Crescent City
- House of Earth and Blood (2020); House of Sky and Breath (2022); House of Flame and Shadow (2024);
- Author: Sarah J. Maas
- Language: English
- Genre: Romance, fantasy
- Publisher: Bloomsbury Publishing
- Published: March 3, 2020 – January 30, 2024
- Media type: Print
- No. of books: 3

= Crescent City (novel series) =

Book series by Sarah J. Maas

Crescent City is a fantasy romance book series by American author Sarah J. Maas, that follows Bryce Quinlan, a half-fae, half-human girl and her life on Midgard. The first book in the series, House of Earth and Blood, was released March 2020. The series centers on Bryce as she teams up with fallen angel Hunt Athalar as they confront murders, uncover secrets, and engage in high-stakes political maneuvering.

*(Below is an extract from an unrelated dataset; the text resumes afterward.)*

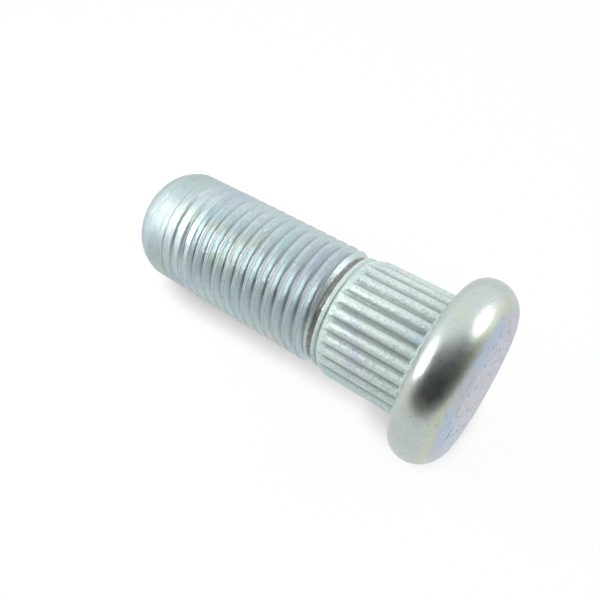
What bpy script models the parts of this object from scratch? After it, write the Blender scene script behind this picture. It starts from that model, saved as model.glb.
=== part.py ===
"""Wheel stud, forged in one piece: a round head, a splined press-fit shank and a fine right-hand thread.

The stud stands on its head. The origin is the centre of the head's outer face, and +Z runs along the
shank to the point. Angles are counted from +X, counterclockwise seen from the point.
"""

import math

import bmesh
import bpy

MM = 0.001

# Head: a flat outer face, a full-round rim and a flat seat ring round the shank
HEAD_DIAMETER = 18.0 * MM
HEAD_HEIGHT = 4.8 * MM
FACE_ROUND_WIDTH = 3.1 * MM
FACE_ROUND_HEIGHT = 2.85 * MM
SEAT_ROUND_WIDTH = 1.5 * MM
SEAT_FILLET = 0.35 * MM

# Splines of the press fit, with a lead-in cone at the end away from the head
SPLINE_COUNT = 28
SPLINE_DIAMETER = 12.3 * MM
SPLINE_DEPTH = 0.42 * MM
SPLINE_FULLNESS = 0.7  # below 1, the ridges are fuller and the grooves between them narrower
SPLINE_ANGLE = math.radians(8.2)
SPLINE_LENGTH = 9.1 * MM
LEAD_IN_LENGTH = 1.15 * MM
LEAD_IN_DROP = 0.6 * MM
SPLINE_RUN_OUT = 0.5 * MM

# Narrow collar between the splines and the thread, and the relief groove behind it
COLLAR_WIDTH = 0.5 * MM
COLLAR_FLANK = 0.14 * MM
RELIEF_WIDTH = 0.55 * MM
RELIEF_CLEARANCE = 0.08 * MM

# Thread: right-hand, with flats on its crests and roots, and shallow over its last turns before the point.
# The crests are wide, as on a rolled thread whose blank doesn't quite fill the dies
THREAD_DIAMETER = 12.0 * MM
THREAD_PITCH = 1.25 * MM
CREST_FLAT = 0.34 * MM
ROOT_FLAT = 0.26 * MM
FLANK_ANGLE = math.radians(30.0)
THREAD_ANGLE = math.radians(292.6)
SHALLOW_LENGTH = 5.5 * MM
SHALLOW_SHARE = 0.3
POINT_BLANK_DIAMETER = 11.7 * MM

# Rounded point with a small flat end. Its curve starts just clear of the thread's crests
SHANK_LENGTH = 33.2 * MM
POINT_LENGTH = 4.0 * MM
POINT_FLAT_DIAMETER = 6.2 * MM
CREST_CLEARANCE = 0.1 * MM

# Fineness of the round surfaces
HEAD_STEPS = 56
THREAD_STEPS = 36
ROUND_STEPS = 6
SPLINE_STEPS = 5
LEAD_IN_STEPS = 3
SHARP_ANGLE = math.radians(35.0)
JOIN_OVERLAP = 0.3 * MM
WELD = 0.001 * MM

# The thread's depth and the heights along the stud, which follow from the sizes above
FLANK_HEIGHT = (THREAD_PITCH - CREST_FLAT - ROOT_FLAT) / 2
THREAD_DEPTH = FLANK_HEIGHT / math.tan(FLANK_ANGLE)
SEAT = HEAD_HEIGHT
SPLINE_END = SEAT + SPLINE_LENGTH
COLLAR_END = SPLINE_END + COLLAR_WIDTH
THREAD_START = COLLAR_END + RELIEF_WIDTH
TIP = SEAT + SHANK_LENGTH
POINT_START = TIP - POINT_LENGTH
SHALLOW_START = POINT_START + POINT_LENGTH / 4 - SHALLOW_LENGTH


def clear_scene():
    for item in list(bpy.data.objects):
        bpy.data.objects.remove(item, do_unlink=True)


def quarter_round(radius, height, width, rise, steps):
    """Points of a quarter ellipse, from its outermost point inwards by width and up by rise."""
    turns = [math.pi / 2 * step / steps for step in range(steps + 1)]
    return [(radius - width + width * math.cos(t), height + rise * math.sin(t)) for t in turns]


def new_object(name, bm):
    bmesh.ops.recalc_face_normals(bm, faces=bm.faces)
    mesh = bpy.data.meshes.new(name)
    bm.to_mesh(mesh)
    bm.free()
    made = bpy.data.objects.new(name, mesh)
    bpy.context.scene.collection.objects.link(made)
    return made


def turned(name, outline, steps):
    """A solid of revolution about Z. The outline runs from the axis to the axis."""
    bm = bmesh.new()
    verts = [bm.verts.new((radius, 0.0, height)) for radius, height in outline]
    edges = [bm.edges.new(pair) for pair in zip(verts, verts[1:])]
    bmesh.ops.spin(
        bm, geom=verts + edges, cent=(0, 0, 0), axis=(0, 0, 1), angle=math.tau, steps=steps, use_merge=True
    )
    bmesh.ops.remove_doubles(bm, verts=bm.verts, dist=WELD)
    return new_object(name, bm)


def head_and_collar():
    """The head, a core that the splines are joined to, and the collar that closes it."""
    rim = HEAD_DIAMETER / 2
    face_round = quarter_round(rim, 0.0, FACE_ROUND_WIDTH, FACE_ROUND_HEIGHT, ROUND_STEPS)
    face_side = [(radius, FACE_ROUND_HEIGHT - rise) for radius, rise in reversed(face_round)]
    seat_rise = SEAT - FACE_ROUND_HEIGHT
    seat_side = quarter_round(rim, FACE_ROUND_HEIGHT, SEAT_ROUND_WIDTH, seat_rise, ROUND_STEPS)
    spline_radius = SPLINE_DIAMETER / 2
    fillet_turns = [math.pi / 2 * step / LEAD_IN_STEPS for step in range(LEAD_IN_STEPS + 1)]
    fillet = [
        (
            spline_radius + SEAT_FILLET - SEAT_FILLET * math.sin(t),
            SEAT + SEAT_FILLET - SEAT_FILLET * math.cos(t),
        )
        for t in fillet_turns
    ]
    core = spline_radius - SPLINE_DEPTH - JOIN_OVERLAP
    collar = THREAD_DIAMETER / 2
    valley = spline_radius - LEAD_IN_DROP
    outline = [(0.0, 0.0)] + face_side + seat_side[1:] + fillet
    outline += [
        (core, SEAT + SEAT_FILLET + SPLINE_RUN_OUT),
        (core, SPLINE_END - LEAD_IN_LENGTH),
        (valley - COLLAR_FLANK, SPLINE_END - COLLAR_FLANK),
        (valley, SPLINE_END),
        (collar - COLLAR_FLANK, SPLINE_END + COLLAR_FLANK),
        (collar, SPLINE_END + 1.5 * COLLAR_FLANK),
        (collar, COLLAR_END - COLLAR_FLANK),
        (collar - COLLAR_FLANK, COLLAR_END),
        (0.0, COLLAR_END),
    ]
    return turned("wheel_stud", outline, HEAD_STEPS)


def spline_height(share):
    """Rounded ridge: 0 at the groove's middle and 1 on the crest, over one spline's share of the turn."""
    return (0.5 - 0.5 * math.cos(math.tau * share)) ** SPLINE_FULLNESS


def splines():
    """A splined ring section, lofted through rings whose ridges the lead-in cone cuts down."""
    crest = SPLINE_DIAMETER / 2
    points = SPLINE_COUNT * SPLINE_STEPS
    cone_start = SPLINE_END - LEAD_IN_LENGTH
    cone_heights = [cone_start + LEAD_IN_LENGTH * step / LEAD_IN_STEPS for step in range(LEAD_IN_STEPS + 1)]
    bm = bmesh.new()
    rings = []
    for height in [SEAT - JOIN_OVERLAP] + cone_heights:
        cone = crest - LEAD_IN_DROP * max(0.0, height - cone_start) / LEAD_IN_LENGTH
        ring = []
        for point in range(points):
            rise = spline_height(point / SPLINE_STEPS + 0.5)
            radius = min(crest - SPLINE_DEPTH * (1.0 - rise), cone)
            turn = SPLINE_ANGLE + math.tau * point / points
            ring.append(bm.verts.new((radius * math.cos(turn), radius * math.sin(turn), height)))
        rings.append(ring)
    for lower, upper in zip(rings, rings[1:]):
        for point in range(points):
            after = (point + 1) % points
            bm.faces.new((lower[point], lower[after], upper[after], upper[point]))
    bm.faces.new(rings[0])
    bm.faces.new(rings[-1])
    return new_object("splines", bm)


def shallow_share(height):
    """How much of its full form the thread keeps at a height: it fades towards the point."""
    fade = (height - SHALLOW_START) / SHALLOW_LENGTH
    return 1.0 - (1.0 - SHALLOW_SHARE) * min(1.0, max(0.0, fade))


def close_end(bm, loop):
    """Closes an open end with a fan of faces round a point on the axis."""
    ends = {vert for edge in loop for vert in edge.verts}
    middle = bm.verts.new((0.0, 0.0, sum(vert.co.z for vert in ends) / len(ends)))
    for edge in loop:
        bm.faces.new((edge.verts[0], edge.verts[1], middle))


def threaded_rod():
    """The thread's profile over one pitch, swept along the helix. It runs past both ends of the shank."""
    crest = THREAD_DIAMETER / 2
    root = crest - THREAD_DEPTH
    low = COLLAR_END - 2 * THREAD_PITCH
    turns = math.ceil((TIP - low) / THREAD_PITCH) + 1
    crest_start = low + ROOT_FLAT + FLANK_HEIGHT
    profile = [
        (root, low),
        (root, low + ROOT_FLAT),
        (crest, crest_start),
        (crest, crest_start + CREST_FLAT),
        (root, low + THREAD_PITCH),
    ]
    bm = bmesh.new()
    verts = [
        bm.verts.new((radius * math.cos(THREAD_ANGLE), radius * math.sin(THREAD_ANGLE), height))
        for radius, height in profile
    ]
    edges = [bm.edges.new(pair) for pair in zip(verts, verts[1:])]
    bmesh.ops.spin(
        bm,
        geom=verts + edges,
        cent=(0, 0, 0),
        axis=(0, 0, 1),
        dvec=(0, 0, THREAD_PITCH / THREAD_STEPS),
        angle=math.tau * turns,
        steps=THREAD_STEPS * turns,
    )
    bmesh.ops.remove_doubles(bm, verts=bm.verts, dist=WELD)
    open_edges = [edge for edge in bm.edges if edge.is_boundary]
    half_way = (low + TIP) / 2
    close_end(bm, [edge for edge in open_edges if edge.verts[0].co.z < half_way])
    close_end(bm, [edge for edge in open_edges if edge.verts[0].co.z >= half_way])
    for vert in bm.verts:
        radius = math.hypot(vert.co.x, vert.co.y)
        if radius > WELD:
            blank = POINT_BLANK_DIAMETER / 2
            wanted = blank + (radius - blank) * shallow_share(vert.co.z)
            vert.co.x *= wanted / radius
            vert.co.y *= wanted / radius
    return new_object("threaded_rod", bm)


def shank_form():
    """What is left of the threaded rod: relief groove, the thread's first chamfer and rounded point."""
    groove = THREAD_DIAMETER / 2 - THREAD_DEPTH - RELIEF_CLEARANCE
    clear = THREAD_DIAMETER / 2 + CREST_CLEARANCE
    point = quarter_round(clear, POINT_START, clear - POINT_FLAT_DIAMETER / 2, POINT_LENGTH, ROUND_STEPS)
    outline = [
        (0.0, COLLAR_END - JOIN_OVERLAP),
        (groove, COLLAR_END - JOIN_OVERLAP),
        (groove, THREAD_START),
        (clear, THREAD_START + clear - groove),
    ]
    return turned("shank_form", outline + point + [(0.0, TIP)], HEAD_STEPS)


def combine(base, tool, operation):
    """Applies a Boolean of the tool to the base, and removes the tool."""
    modifier = base.modifiers.new(operation.lower(), "BOOLEAN")
    modifier.operation = operation
    modifier.solver = "EXACT"
    modifier.object = tool
    bpy.context.view_layer.objects.active = base
    bpy.ops.object.modifier_apply(modifier=modifier.name)
    bpy.data.objects.remove(tool, do_unlink=True)


def zinc_plate():
    material = bpy.data.materials.new("zinc_plate")
    material.use_nodes = True
    surface = material.node_tree.nodes["Principled BSDF"]
    surface.inputs["Base Color"].default_value = (0.62, 0.68, 0.68, 1.0)
    surface.inputs["Metallic"].default_value = 1.0
    surface.inputs["Roughness"].default_value = 0.35
    return material


def wheel_stud():
    stud = head_and_collar()
    thread = threaded_rod()
    combine(thread, shank_form(), "INTERSECT")
    combine(stud, splines(), "UNION")
    combine(stud, thread, "UNION")
    stud.data.materials.clear()
    stud.data.materials.append(zinc_plate())
    stud.data.shade_smooth()
    stud.data.set_sharp_from_angle(angle=SHARP_ANGLE)
    return stud


clear_scene()
wheel_stud()
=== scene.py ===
import math

import bpy
from mathutils import Euler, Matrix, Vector


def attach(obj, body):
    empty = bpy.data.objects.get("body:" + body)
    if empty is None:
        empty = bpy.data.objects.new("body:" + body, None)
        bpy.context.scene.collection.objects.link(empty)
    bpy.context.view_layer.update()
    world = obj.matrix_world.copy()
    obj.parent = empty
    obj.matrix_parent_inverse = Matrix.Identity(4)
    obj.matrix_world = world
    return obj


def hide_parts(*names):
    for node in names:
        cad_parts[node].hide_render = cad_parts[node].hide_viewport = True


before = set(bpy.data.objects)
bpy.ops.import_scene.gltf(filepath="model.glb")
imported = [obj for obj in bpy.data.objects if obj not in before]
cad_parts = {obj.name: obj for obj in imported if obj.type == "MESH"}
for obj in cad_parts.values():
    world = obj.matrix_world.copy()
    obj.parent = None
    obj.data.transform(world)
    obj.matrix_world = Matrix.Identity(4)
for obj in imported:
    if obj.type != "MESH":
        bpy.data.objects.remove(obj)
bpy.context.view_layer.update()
mm = 0.001

# shared by all the shapes, in mm
joining = {
    "hub": 0.6,  # radius of the first and last ring of a turned shape
    "overlap": 0.3,  # how far one part reaches into the next
    "splineOverlap": 0.2,  # the same beyond both ends of the splines
    "clearance": 0.1,  # how far a form stands off what it leaves whole
    "mergeDistance": 0.001,
    "smoothAngle": 38,  # degrees
}


def onlyThis(item):
    bpy.ops.object.select_all(action="DESELECT")
    item.select_set(True)
    bpy.context.view_layer.objects.active = item


def editing(on):
    bpy.ops.object.mode_set(mode="EDIT" if on else "OBJECT")


def mergeAll():
    bpy.ops.mesh.select_all(action="SELECT")
    bpy.ops.mesh.remove_doubles(threshold=joining["mergeDistance"] * mm)


def finishMesh(name):
    # merges what touches, turns the faces outwards and puts the place into the mesh
    mergeAll()
    bpy.ops.mesh.normals_make_consistent(inside=False)
    editing(False)
    made = bpy.context.object
    made.name = name
    bpy.ops.object.transform_apply(location=True, rotation=True, scale=True)
    return made


def arc(centre, width, rise, first, last, steps):
    # points round part of an ellipse, in (radius, height); degrees from the outermost point
    turns = [math.radians(first + (last - first) * step / steps) for step in range(steps + 1)]
    return [(centre[0] + width * math.cos(t), centre[1] + rise * math.sin(t)) for t in turns]


def turned(name, outline, sides):
    # a disc, drawn out along its outline ring by ring
    bpy.ops.object.select_all(action="DESELECT")
    radius, height = outline[0]
    bpy.ops.mesh.primitive_circle_add(
        vertices=sides, radius=radius * mm, fill_type="TRIFAN", location=(0, 0, height * mm)
    )
    editing(True)
    for nextRadius, nextHeight in outline[1:]:
        step = (0, 0, (nextHeight - height) * mm)
        bpy.ops.mesh.extrude_region_move(TRANSFORM_OT_translate={"value": step})
        grow = nextRadius / radius
        bpy.ops.transform.resize(value=(grow, grow, 1), center_override=(0, 0, 0))
        radius, height = nextRadius, nextHeight
    return finishMesh(name)


def drawLine(places):
    # one point, pulled out from place to place into a line
    bpy.ops.object.select_all(action="DESELECT")
    first = Vector(places[0]) * mm
    bpy.ops.mesh.primitive_plane_add(size=mm, location=first)
    editing(True)
    bpy.ops.mesh.merge(type="CENTER")
    for before, after in zip(places, places[1:]):
        step = (Vector(after) - Vector(before)) * mm
        bpy.ops.mesh.extrude_region_move(TRANSFORM_OT_translate={"value": step})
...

As of April 2026, the series includes three books, House of Earth and Blood, House of Sky and Breath, and House of Flame and Shadow. There will be a fourth book added to the series; however, an official date has not been announced.

== Books ==

| No. | Title | Publication date | Counts | ISBN |
| 1 | House of Earth and Blood | March 3, 2020 | 816 pages | 9781635574043 |
Bryce Quinlan loves her life; she works all day and parties all night, until her best friend is murdered by a demon. Now she is being accused and forced to investigate the murder with Hunt Athalar, a Fallen angel who is enslaved to the Archangels. If he finds the murderer, he will be set free. Bryce and Hunt have to work together to find the demon that seems to be taking over Crescent City.
| 2 | House of Sky and Breath | February 15, 2022 | 816 pages | 9781635574074 |
Bryce Quinlan and Hunt Athalar want to live a normal life. The Asteri have left them alone so far, and they just want to relax. However, the rebels aren't slowing down against the Asteri, and Bryce and her friends get pulled into rebel plans.
| 3 | House of Flame and Shadow | January 30, 2024 | 848 pages | 9781635574104 |
Bryce Quinlan finds herself in another world, and all she wants is to get back to Midgard, and back to Hunt. She has to decide who she can trust, and hope that she can find a way back home. At the same time, Hunt finds himself back where he never wanted to be; the Asteri dungeons. All he can think about is where Bryce is, and if she is safe; however, he cannot do anything in the hands of the Asteri unless he escapes. Now that they know the truth about the Asteri, the future of Midgard is up to them.